The Indian EPC industry will need to be the essential partner in both these initiatives – hydrogen economy and energy production required for it. In the last decade, the Indian EPC industry has become globally competitive and offers India a tremendous home advantage. The industry contributes about 8% of national GDP which is expected to nearly double in the next two decades (PwC’s Construction Industry Vision 2025 report). The industry has matured with the use of the latest technologies, processes, and expert talent. The Indian EPC industry also owns many technical processes necessary for attaining lower costs of production. 

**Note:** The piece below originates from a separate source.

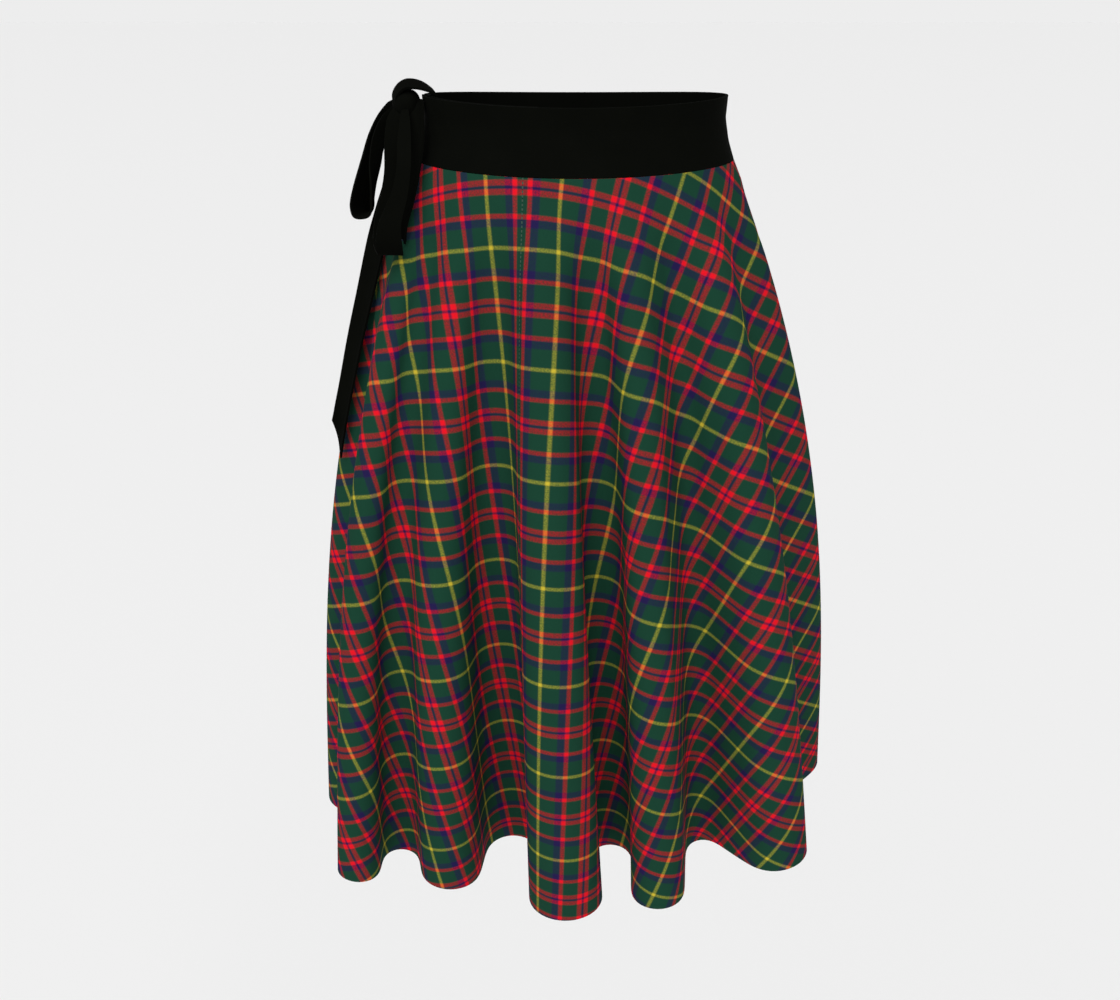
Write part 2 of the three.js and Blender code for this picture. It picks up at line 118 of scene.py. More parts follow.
def hem_loop():
    """The hem seen from above: arcs round crests and valleys, straight runs between, all eased."""
    circles = []
    for fold in FOLDS:
        circles.append((*fold["crest"], fold["crest_r"], 1))
        circles.append((*fold["valley"], fold["valley_r"], -1))
    headings = []
    for here, after in zip(circles, circles[1:] + circles[:1]):
        dx, dy = after[0] - here[0], after[1] - here[1]
        lean = math.asin((after[3] * after[2] - here[3] * here[2]) / math.hypot(dx, dy))
        headings.append(math.atan2(dy, dx) - lean)
    line = []
    for k, (x, y, radius, turn) in enumerate(circles):
        start, sweep = headings[k - 1], (turn * (headings[k] - headings[k - 1])) % (2 * math.pi)
        for share in np.linspace(0, 1, ARC_POINTS):
            heading = start + turn * sweep * share
            line.append((x + turn * radius * math.sin(heading), y - turn * radius * math.cos(heading)))
    spaced = at_share(np.array(line), np.arange(LOOP_POINTS) / LOOP_POINTS)
    return averaged(spaced, round(FOLD_ROUNDING / arc_lengths(spaced)[-1] * LOOP_POINTS * 0.5))


def share_nearest(points, target):
    """The share of the way round at which a closed line comes nearest a point."""
    shares = np.arange(SEARCH_POINTS) / SEARCH_POINTS
    return shares[np.argmin(np.linalg.norm(at_share(points, shares) - target, axis=1))]


turns = np.linspace(0, 2 * math.pi, WAIST_POINTS, endpoint=False)
waist = np.stack([WAIST_HALF_WIDTH * np.cos(turns), WAIST_HALF_DEPTH * np.sin(turns)], axis=1)
waist_length = arc_lengths(waist)[-1]
hem = hem_loop()
hem_length = arc_lengths(hem)[-1]
hem_ring = at_share(hem, np.arange(LOOP_POINTS) / LOOP_POINTS)
flare_ring = averaged(hem_ring, round(LOOP_POINTS / len(FOLDS) * FOLDS_AVERAGED * 0.5))
seam_y = -WAIST_HALF_DEPTH * math.sqrt(1 - (FRONT_SEAM_X / WAIST_HALF_WIDTH) ** 2)
waist_seam = share_nearest(waist, np.array([FRONT_SEAM_X, seam_y]))
first_crest = np.array([FOLDS[0]["crest"][0], FOLDS[0]["crest"][1] - FOLDS[0]["crest_r"]])
hem_seam = share_nearest(hem, first_crest) - SEAM_BEFORE_FIRST_CREST / hem_length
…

The other advantage Indian EPC sector provides the country is its system integration expertise. The industry has mature experience and talent that creates a seamless integration of design and construction phases for faster turnaround, and lower costs. For hydrogen generation to be at the lowest cost possible, the reduced capital cost of setting up the plant will play a key role. This becomes more significant in light of the government’s ambition to become the Global Hub of Green Hydrogen by 2030. The government projects a global annual export potential of 10.4 million tons to East Asia and the EU, amounting to nearly 20 billion USD market. The honourable Union Minister Dr Jitendra Singh had declared that the aspirational goal for India is “Hydrogen 212” - Green hydrogen generation cost of less than 2 $/ kg, green hydrogen storage + distribution + refuelling cost of less than 1 $/ kg and Replacement of incumbent end-use technology with green hydrogen technology with ROI of less than 2 years. 

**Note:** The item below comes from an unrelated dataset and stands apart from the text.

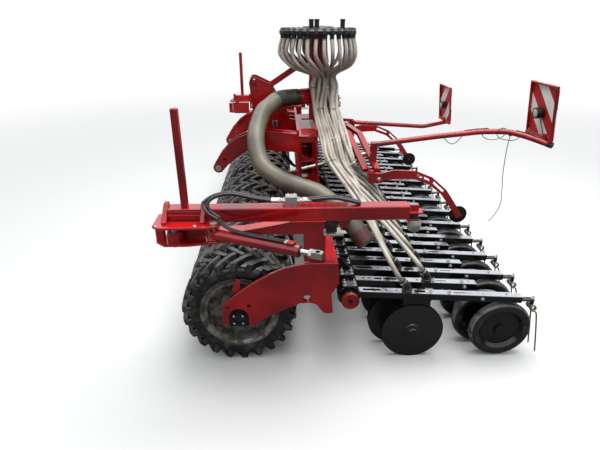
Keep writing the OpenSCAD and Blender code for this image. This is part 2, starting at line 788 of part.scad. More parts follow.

The other aspects that the Indian government could work closely with the EPC industry are in the context of easing the path to massive rollout in the minimal time frame. Therefore, it will become important to create policy guidelines that encourage standardization and modularization in addition to enabling distributed power rather than grid-based. Technology has a way of leapfrogging traditional mindsets, and we can expect the same in the race to build the mammoth hydrogen infrastructure. It will therefore behove the country to enable easy upgradation of then obsolete modules rather than being locked into proprietary single block plants. The obvious advantage of standardization and modularisation will be a) lower costs and competitive pricing and b) the ability to set up hydrogen generation in multiple locations rather than only being locked intoGiga factories.

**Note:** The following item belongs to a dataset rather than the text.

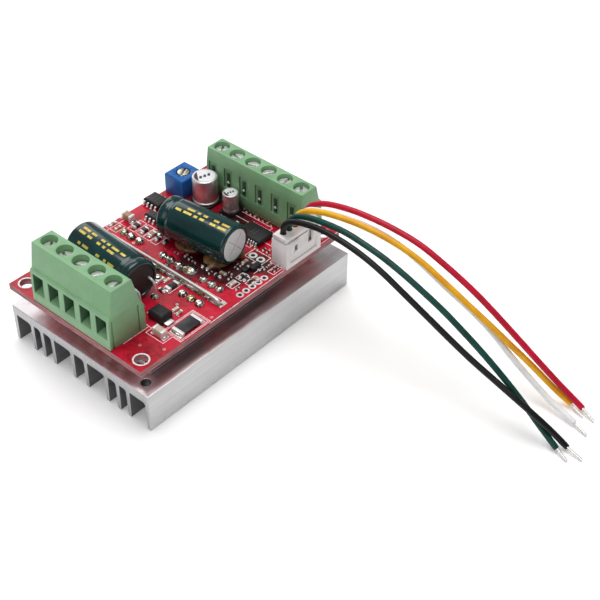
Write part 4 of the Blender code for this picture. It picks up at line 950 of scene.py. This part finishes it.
def bulk_capacitor(name, node, start, stop, first_rows, second_rows, minus_row):
    """A sleeved capacitor: its turned sleeve, closed end, bung and print, as one piece."""
    place = lying(start, stop)
    length = place[3]
    r = CAPACITOR_RADIUS
    bead = 0.32 * MM
    along = np.linspace(0, 1, 9)
    groove = np.column_stack([(1.7 + 1.8 * along) * MM, r - bead * np.sin(along * math.pi) ** 2])
    round_end = np.linspace(0, math.pi / 2, 6)
    front_rim = np.column_stack(
        [0.75 * MM * (1 - np.sin(round_end)), r - 0.75 * MM * (1 - np.cos(round_end))]
    )[::-1]
    back_rim = np.column_stack(
        [length - 0.8 * MM * (1 - np.sin(round_end)), r - 0.8 * MM * (1 - np.cos(round_end))]
    )
    sleeve = np.vstack([
        [(0.35 * MM, 3.9 * MM)], [(0.0, 4.1 * MM)], front_rim, groove, back_rim,
        [(length - 0.05 * MM, 4.05 * MM)], [(length - 0.25 * MM, 3.95 * MM)],
    ])
    parts = [(lying_turned(place, sleeve), sleeve_teal)]
    cap = (
        (length - 0.35 * MM, 4.0 * MM), (length - 0.12 * MM, 3.95 * MM), (length - 0.1 * MM, 3.7 * MM),
        (length - 0.1 * MM, 0.4 * MM)
    )
    parts.append((lying_turned(place, cap, 48), scored_end))
    bung = ((0.5 * MM, 4.0 * MM), (0.22 * MM, 3.9 * MM), (0.15 * MM, 3.2 * MM), (0.15 * MM, 0.4 * MM))
    parts.append((lying_turned(place, bung, 48), bung_rubber))
    origin, axis, level, _ = place
    # Dark lines across the closed end: painted shade in the scored cross.
    for turn in (math.radians(48), math.radians(138)):
        across = level * math.cos(turn) + UP * math.sin(turn)
        ends = [origin + (length - 0.11 * MM) * axis + across * reach * MM for reach in (-3.3, 3.3)]
        parts.append((skin(round_path(np.linspace(ends[0], ends[1], 6), 0.055 * MM, 8, axis)), score_shade))
    for bars, rows in ((PRINT_BARS_MM, first_rows), (SECOND_BARS_MM, second_rows)):
        for number, row in enumerate(rows):
            for low, high in bars[number:]:
                edges = mm(low + 0.35 * number, high + 0.2 * number)
                parts.append((lying_patch(place, edges, row, r + PRINT_LIFT), gold_print))
    for k in range(4):
        parts.append((
            lying_patch(place, mm(5.0 + 3.6 * k, 7.0 + 3.6 * k), minus_row, r + PRINT_LIFT), gold_print
        ))
    can = piece(name, parts, sharp=50)
    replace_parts(can, node)


bulk_capacitor(
    "left_capacitor", "bulk_capacitor_left", mm(-17.0, -4.3), mm(-15.6, 16.3), ((91, 98), (105, 112)),
    ((132, 139), (146, 153)), (-28, -18)
)
bulk_capacitor(
    "right_capacitor", "bulk_capacitor_right", mm(4.3, 8.8), mm(6.2, -10.9), ((66, 73), (80, 87)), (),
    (188, 200)
)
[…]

Linked to the distributed hydrogen generation roadmap is local power availability not necessarily linked to the grid. The hydrogen economy will force India and the world to drastically enhance the power generation capacity beyond the earlier estimates linked to population, lifestyle, and industrialisation. According to Energy Transitions Commission (ETC) producing green hydrogen will need a global zero-carbon electricity supply to increase by 30,000 terawatt hours (TWh) by 2050, on top of the 90,000 TWh needed for decarbonisation. India’s mature EPC sector will again be a key player in creating this infrastructure.

Another area of EPC industry leverage for India will be in the use of hydrogen in place of the traditional petrochemicals by combining the power of Hydrogen with the chemical industry. According to Cefic, the European Chemical Industry Council “it is possible to convert renewable hydrogen into liquid fuels such as ammonia (NH3), methanol (CH3OH) or synthetic fuels (using Fisher-Tropsch chemistry). Methanol and synthetic fuels are in this scenario produced using low-carbon hydrogen on the one hand and CO2 that has been captured either from industry combustion gases or directly captured from the air. In addition to methanol being used as a transport fuel, it can also be used as a feedstock to make olefins and aromatics. Such a scenario will multiply the beneficial impact of building the hydrogen economy for the country.

We in the EPC industry are therefore truly excited by the huge opportunity for not only business growth but also to serve the nation with our contribution to building the country’s hydrogen economy and a clean and sustainable future for the people of India.